* _YOUR GOAL_
Retype, exactly as written, every line from the one containing "for edge in" down to the one containing "obj.data.transform(world)", including both, and nothing else.

* _DATA FOR THIS TASK_
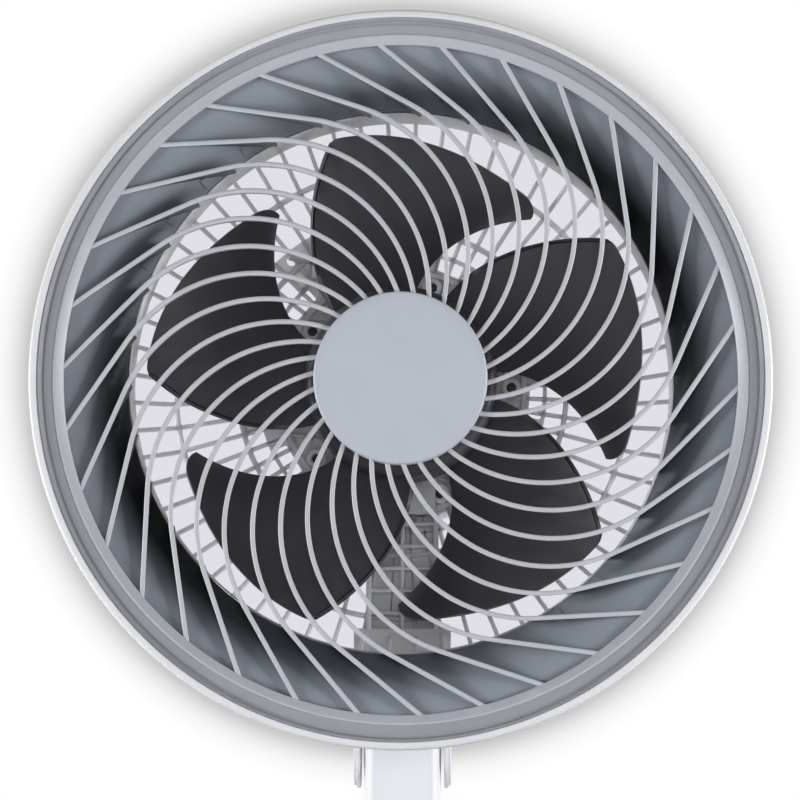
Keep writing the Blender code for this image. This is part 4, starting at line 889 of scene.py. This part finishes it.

---

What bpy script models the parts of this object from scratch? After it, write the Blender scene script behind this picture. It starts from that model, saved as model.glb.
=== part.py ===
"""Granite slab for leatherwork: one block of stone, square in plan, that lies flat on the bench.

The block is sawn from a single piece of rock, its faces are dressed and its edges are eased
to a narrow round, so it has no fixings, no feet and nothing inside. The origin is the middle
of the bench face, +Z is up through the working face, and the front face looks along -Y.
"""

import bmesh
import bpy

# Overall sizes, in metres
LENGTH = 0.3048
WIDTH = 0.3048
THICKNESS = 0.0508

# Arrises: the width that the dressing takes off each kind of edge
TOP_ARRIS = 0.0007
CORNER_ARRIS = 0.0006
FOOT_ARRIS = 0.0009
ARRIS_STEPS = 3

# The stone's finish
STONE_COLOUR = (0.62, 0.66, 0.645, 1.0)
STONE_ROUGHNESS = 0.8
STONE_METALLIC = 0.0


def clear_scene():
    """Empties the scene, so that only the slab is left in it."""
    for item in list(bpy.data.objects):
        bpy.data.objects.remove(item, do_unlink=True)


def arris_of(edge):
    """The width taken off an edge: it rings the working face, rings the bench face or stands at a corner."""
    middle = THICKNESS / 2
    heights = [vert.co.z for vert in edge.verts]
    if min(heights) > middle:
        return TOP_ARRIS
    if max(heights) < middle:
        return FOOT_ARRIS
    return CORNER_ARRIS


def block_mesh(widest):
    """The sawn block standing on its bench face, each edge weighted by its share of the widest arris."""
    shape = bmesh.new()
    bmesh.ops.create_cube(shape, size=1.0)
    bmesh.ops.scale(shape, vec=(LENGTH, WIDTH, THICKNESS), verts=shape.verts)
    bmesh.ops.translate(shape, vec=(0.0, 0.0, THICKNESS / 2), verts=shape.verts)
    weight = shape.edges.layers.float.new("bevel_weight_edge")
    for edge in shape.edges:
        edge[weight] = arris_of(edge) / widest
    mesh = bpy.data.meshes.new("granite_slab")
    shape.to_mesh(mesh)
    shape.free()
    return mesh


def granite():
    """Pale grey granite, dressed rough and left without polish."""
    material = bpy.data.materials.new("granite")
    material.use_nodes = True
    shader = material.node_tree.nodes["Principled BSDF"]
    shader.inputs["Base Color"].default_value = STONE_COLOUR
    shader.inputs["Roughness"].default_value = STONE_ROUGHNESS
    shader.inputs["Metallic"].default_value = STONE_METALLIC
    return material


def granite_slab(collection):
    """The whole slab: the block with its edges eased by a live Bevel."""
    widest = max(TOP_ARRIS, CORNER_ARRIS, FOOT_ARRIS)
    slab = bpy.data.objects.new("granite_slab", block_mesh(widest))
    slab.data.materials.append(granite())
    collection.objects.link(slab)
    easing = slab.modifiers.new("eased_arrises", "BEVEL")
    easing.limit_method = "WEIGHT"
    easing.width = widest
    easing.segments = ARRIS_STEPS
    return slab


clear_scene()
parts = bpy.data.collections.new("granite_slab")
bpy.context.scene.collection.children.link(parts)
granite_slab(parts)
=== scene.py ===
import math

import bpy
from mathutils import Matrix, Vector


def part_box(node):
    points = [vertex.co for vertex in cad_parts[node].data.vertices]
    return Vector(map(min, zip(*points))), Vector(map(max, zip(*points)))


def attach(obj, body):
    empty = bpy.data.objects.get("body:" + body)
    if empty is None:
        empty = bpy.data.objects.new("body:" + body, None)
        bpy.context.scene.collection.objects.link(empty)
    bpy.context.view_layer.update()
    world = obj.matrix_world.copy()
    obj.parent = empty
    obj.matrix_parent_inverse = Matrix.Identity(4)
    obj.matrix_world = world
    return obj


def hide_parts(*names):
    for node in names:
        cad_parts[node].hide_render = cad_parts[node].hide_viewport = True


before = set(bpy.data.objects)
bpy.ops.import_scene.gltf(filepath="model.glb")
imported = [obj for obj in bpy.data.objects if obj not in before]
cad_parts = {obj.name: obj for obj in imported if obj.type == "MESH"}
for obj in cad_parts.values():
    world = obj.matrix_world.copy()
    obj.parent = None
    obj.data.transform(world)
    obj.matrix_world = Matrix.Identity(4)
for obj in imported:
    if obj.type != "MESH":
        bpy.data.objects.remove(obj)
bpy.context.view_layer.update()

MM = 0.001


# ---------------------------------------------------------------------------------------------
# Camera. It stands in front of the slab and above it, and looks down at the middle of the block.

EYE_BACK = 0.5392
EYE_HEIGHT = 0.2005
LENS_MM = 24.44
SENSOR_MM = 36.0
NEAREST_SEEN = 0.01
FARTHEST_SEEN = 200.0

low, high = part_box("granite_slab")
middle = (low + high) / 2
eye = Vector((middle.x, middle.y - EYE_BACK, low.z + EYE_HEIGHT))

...

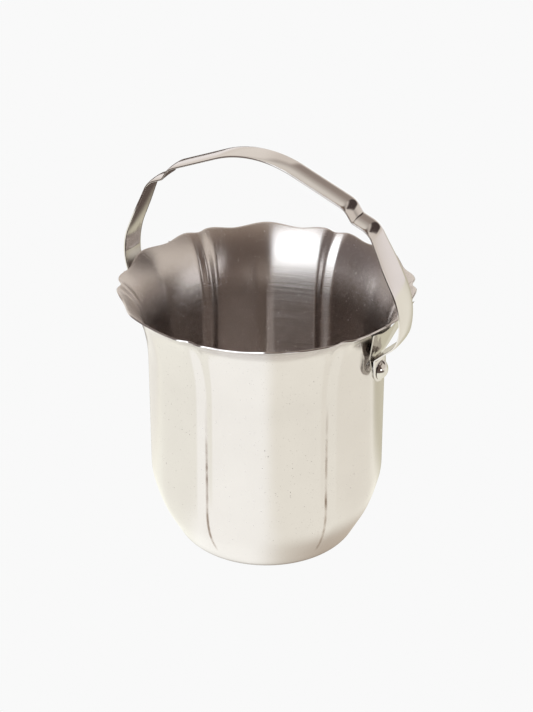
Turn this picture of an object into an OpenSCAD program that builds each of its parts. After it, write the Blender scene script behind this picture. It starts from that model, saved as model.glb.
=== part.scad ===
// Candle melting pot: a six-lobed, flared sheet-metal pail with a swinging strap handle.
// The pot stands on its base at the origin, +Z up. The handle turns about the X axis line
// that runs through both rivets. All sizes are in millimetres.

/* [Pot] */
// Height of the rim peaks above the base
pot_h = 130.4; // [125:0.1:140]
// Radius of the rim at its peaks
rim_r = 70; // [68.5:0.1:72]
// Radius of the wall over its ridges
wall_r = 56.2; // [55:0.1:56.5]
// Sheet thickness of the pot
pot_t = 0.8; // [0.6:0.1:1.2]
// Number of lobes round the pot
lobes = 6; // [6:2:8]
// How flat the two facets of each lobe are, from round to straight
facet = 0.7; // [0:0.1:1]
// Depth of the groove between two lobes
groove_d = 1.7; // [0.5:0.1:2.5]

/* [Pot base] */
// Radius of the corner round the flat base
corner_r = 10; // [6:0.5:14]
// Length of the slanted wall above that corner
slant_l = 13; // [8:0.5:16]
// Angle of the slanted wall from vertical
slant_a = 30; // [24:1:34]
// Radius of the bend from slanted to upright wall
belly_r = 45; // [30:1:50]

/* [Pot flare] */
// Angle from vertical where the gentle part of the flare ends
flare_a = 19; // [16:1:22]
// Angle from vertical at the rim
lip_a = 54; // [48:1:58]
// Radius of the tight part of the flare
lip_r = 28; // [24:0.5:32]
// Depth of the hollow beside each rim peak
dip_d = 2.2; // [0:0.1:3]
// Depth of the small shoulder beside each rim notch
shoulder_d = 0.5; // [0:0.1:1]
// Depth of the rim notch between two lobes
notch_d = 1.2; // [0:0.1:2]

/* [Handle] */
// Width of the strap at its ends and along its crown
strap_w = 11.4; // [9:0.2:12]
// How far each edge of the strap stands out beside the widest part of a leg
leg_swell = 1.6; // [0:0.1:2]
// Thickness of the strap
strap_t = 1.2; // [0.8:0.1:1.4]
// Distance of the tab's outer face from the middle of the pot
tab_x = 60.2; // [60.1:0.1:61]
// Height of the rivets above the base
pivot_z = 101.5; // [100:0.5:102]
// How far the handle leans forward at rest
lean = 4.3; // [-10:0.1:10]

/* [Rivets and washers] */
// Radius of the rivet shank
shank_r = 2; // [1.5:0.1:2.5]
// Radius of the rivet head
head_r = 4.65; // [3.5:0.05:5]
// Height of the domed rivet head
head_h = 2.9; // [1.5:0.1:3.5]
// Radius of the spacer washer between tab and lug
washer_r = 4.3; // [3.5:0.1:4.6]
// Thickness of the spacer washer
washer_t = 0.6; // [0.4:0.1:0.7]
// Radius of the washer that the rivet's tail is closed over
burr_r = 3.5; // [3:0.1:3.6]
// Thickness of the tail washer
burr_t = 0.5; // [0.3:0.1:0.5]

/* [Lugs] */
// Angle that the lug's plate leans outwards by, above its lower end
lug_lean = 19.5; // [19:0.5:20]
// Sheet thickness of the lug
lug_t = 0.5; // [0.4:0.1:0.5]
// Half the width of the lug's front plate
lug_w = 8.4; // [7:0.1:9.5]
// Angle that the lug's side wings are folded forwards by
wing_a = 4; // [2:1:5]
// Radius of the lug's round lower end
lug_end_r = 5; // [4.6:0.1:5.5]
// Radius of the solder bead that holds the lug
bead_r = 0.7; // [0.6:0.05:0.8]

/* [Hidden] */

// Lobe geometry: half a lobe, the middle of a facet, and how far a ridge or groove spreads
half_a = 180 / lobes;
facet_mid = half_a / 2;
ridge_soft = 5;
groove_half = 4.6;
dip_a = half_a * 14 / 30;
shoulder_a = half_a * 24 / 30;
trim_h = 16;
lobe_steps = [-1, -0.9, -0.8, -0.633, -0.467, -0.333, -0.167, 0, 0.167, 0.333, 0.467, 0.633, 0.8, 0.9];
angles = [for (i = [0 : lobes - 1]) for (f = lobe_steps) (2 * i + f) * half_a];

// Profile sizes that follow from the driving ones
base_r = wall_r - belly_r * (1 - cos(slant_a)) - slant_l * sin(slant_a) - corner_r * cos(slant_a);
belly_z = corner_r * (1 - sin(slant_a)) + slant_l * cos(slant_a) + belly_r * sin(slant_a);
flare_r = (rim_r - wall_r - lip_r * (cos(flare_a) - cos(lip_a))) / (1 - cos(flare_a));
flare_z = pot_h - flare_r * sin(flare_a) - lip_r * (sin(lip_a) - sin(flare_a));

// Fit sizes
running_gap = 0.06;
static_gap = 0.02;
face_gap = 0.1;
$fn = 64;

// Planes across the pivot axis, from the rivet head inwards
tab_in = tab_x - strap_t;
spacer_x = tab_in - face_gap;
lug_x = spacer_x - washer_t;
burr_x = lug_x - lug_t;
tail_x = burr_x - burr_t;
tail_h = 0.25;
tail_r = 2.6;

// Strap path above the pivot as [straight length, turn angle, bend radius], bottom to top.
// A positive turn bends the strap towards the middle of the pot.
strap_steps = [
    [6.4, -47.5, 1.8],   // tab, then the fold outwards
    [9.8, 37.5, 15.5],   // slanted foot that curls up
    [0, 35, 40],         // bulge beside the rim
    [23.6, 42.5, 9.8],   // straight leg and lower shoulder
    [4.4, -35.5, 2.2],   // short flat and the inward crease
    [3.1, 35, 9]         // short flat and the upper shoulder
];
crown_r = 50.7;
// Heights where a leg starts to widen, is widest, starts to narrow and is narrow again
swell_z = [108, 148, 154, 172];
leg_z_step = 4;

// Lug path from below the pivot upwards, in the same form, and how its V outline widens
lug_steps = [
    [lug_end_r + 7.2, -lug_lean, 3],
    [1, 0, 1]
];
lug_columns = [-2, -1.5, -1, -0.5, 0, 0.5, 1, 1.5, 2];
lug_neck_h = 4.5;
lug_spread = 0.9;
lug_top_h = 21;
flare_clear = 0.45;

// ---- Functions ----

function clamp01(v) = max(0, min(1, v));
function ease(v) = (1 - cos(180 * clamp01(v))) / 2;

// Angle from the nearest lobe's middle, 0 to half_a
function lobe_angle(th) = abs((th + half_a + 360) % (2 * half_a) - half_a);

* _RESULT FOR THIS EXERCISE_
    for edge in shape.edges:
        edge[weight] = arris_of(edge) / widest
    mesh = bpy.data.meshes.new("granite_slab")
    shape.to_mesh(mesh)
    shape.free()
    return mesh


def granite():
    """Pale grey granite, dressed rough and left without polish."""
    material = bpy.data.materials.new("granite")
    material.use_nodes = True
    shader = material.node_tree.nodes["Principled BSDF"]
    shader.inputs["Base Color"].default_value = STONE_COLOUR
    shader.inputs["Roughness"].default_value = STONE_ROUGHNESS
    shader.inputs["Metallic"].default_value = STONE_METALLIC
    return material


def granite_slab(collection):
    """The whole slab: the block with its edges eased by a live Bevel."""
    widest = max(TOP_ARRIS, CORNER_ARRIS, FOOT_ARRIS)
    slab = bpy.data.objects.new("granite_slab", block_mesh(widest))
    slab.data.materials.append(granite())
    collection.objects.link(slab)
    easing = slab.modifiers.new("eased_arrises", "BEVEL")
    easing.limit_method = "WEIGHT"
    easing.width = widest
    easing.segments = ARRIS_STEPS
    return slab


clear_scene()
parts = bpy.data.collections.new("granite_slab")
bpy.context.scene.collection.children.link(parts)
granite_slab(parts)
=== scene.py ===
import math

import bpy
from mathutils import Matrix, Vector


def part_box(node):
    points = [vertex.co for vertex in cad_parts[node].data.vertices]
    return Vector(map(min, zip(*points))), Vector(map(max, zip(*points)))


def attach(obj, body):
    empty = bpy.data.objects.get("body:" + body)
    if empty is None:
        empty = bpy.data.objects.new("body:" + body, None)
        bpy.context.scene.collection.objects.link(empty)
    bpy.context.view_layer.update()
    world = obj.matrix_world.copy()
    obj.parent = empty
    obj.matrix_parent_inverse = Matrix.Identity(4)
    obj.matrix_world = world
    return obj


def hide_parts(*names):
    for node in names:
        cad_parts[node].hide_render = cad_parts[node].hide_viewport = True


before = set(bpy.data.objects)
bpy.ops.import_scene.gltf(filepath="model.glb")
imported = [obj for obj in bpy.data.objects if obj not in before]
cad_parts = {obj.name: obj for obj in imported if obj.type == "MESH"}
for obj in cad_parts.values():
    world = obj.matrix_world.copy()
    obj.parent = None
    obj.data.transform(world)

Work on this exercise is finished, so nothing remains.